Warner Jepson 'In his own words'

1960s

1965 Piece for Bells and Toy Piano concert - video

 

1970s

Ascent - A Film about Mountaineering in Yosemite CA 1970

Original Electronic Music by Warner Jepson - Directed by Virginia Duncan

(these mp4 clips recommended to be played with Apple's Quicktime or Realplayer)

Ascent Film 1970 - Buchla Music by Warner Jepson clip1 (1min 10secs)
Ascent Film 1970 - Buchla Music by Warner Jepson clip2 (5min 12secs)
Ascent Film 1970 - Buchla Music by Warner Jepson clip3 (9min 4secs)

 

Luminous Procuress - Film by Steve Arnold
Electronic Music by Warner Jepson

2017 - Article about the new restoration of
the film Luminous Procuress by BAMPFA

Written by Steve Seid: "After completing preservation, the Berkeley Art Museum and Pacific Film Archive has readied new prints for the re-emergence of Steven Arnold’s Luminous Procuress, an elusive example of early seventies mystical queer cinema, known mainly through bootlegged VHS copies and battered prints...with a soundtrack of varied musics and language ploys by experimental composer Warner Jepson. "

Excerpts about Warner from the article:
" In Luminous Procuress, Arnold goes one further, adding language but in an alienated and otherworldly way. This particular mode was actually the invention of Warner Jepson, a composer who had previously scored The Bed (1968), arguably James Broughton’s best film . The LP score is an eclectic mix of acoustic and melodic compositions playing off of a more hard-edged series of early Buchla synthesizer works. From romantic interludes to spacey drones, Jepson’s music sets the aural tempos for this symbolic journey [24]. To address several scenes that have actors in seeming conversation, Jepson constructed an intangible language, snippets of Asian and Indo-European speech. The meaning is irretrievable, the synchronization between speakers, irrelevant."

"24 Jepson also worked with the San Francisco Tape Center, Anna Halperin’s dance company, and was at the time composer-in- residence at the National Center for Experiments in Television."


Luminous Procuress scene: photo by Ingeborg Gerdes, 1970

1971 May "Luminous Procuress", feature film premieres at San Francisco Film Festival,
International Film Festival, Palace of Fine Arts, and later at the Presidio Theater on Chestnut St.
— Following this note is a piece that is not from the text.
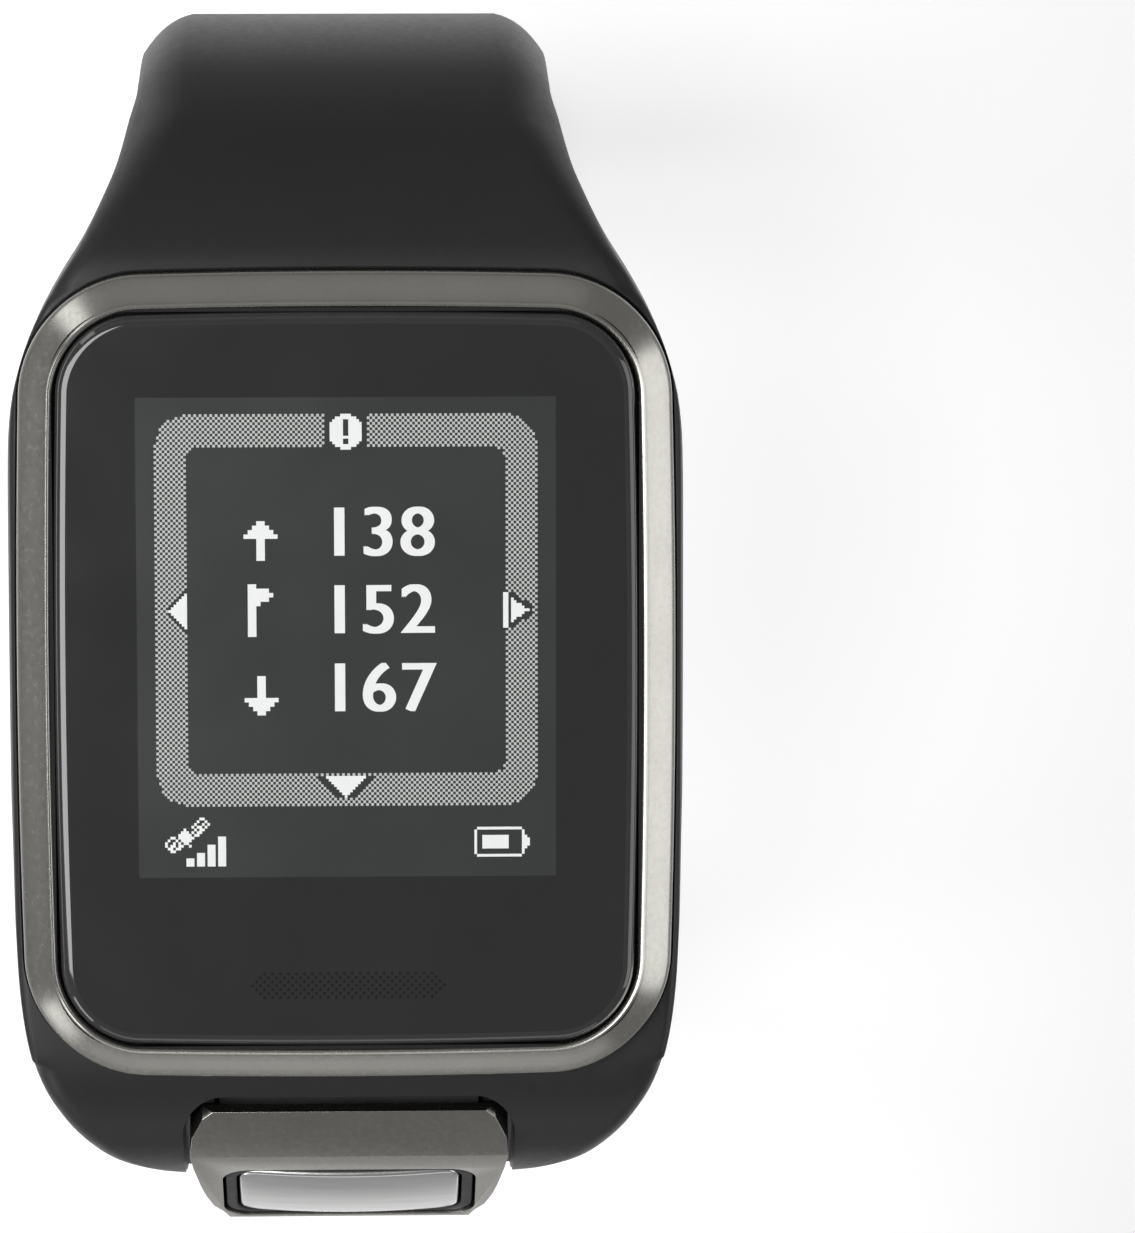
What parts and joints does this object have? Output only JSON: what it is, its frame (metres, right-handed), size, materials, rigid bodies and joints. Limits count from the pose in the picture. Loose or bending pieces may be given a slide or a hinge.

Arnold’s longest film takes viewers on a trip with two young men through strange, erotic places on a voyage towards greater sexual freedom. Like travellers in a dream, they meet a series of people dressed in exotic clothes, including members of the famous San Francisco drag troupe The Cockettes, who filled their beards with glitter and combined male and female ideals of beauty. Salvador Dalí thought it “the work of a genius” and organised a screening at the St Regis Hotel in New York. The film’s visual exuberance is in constant tension with the electronic soundtrack by American composer Warner Jepson.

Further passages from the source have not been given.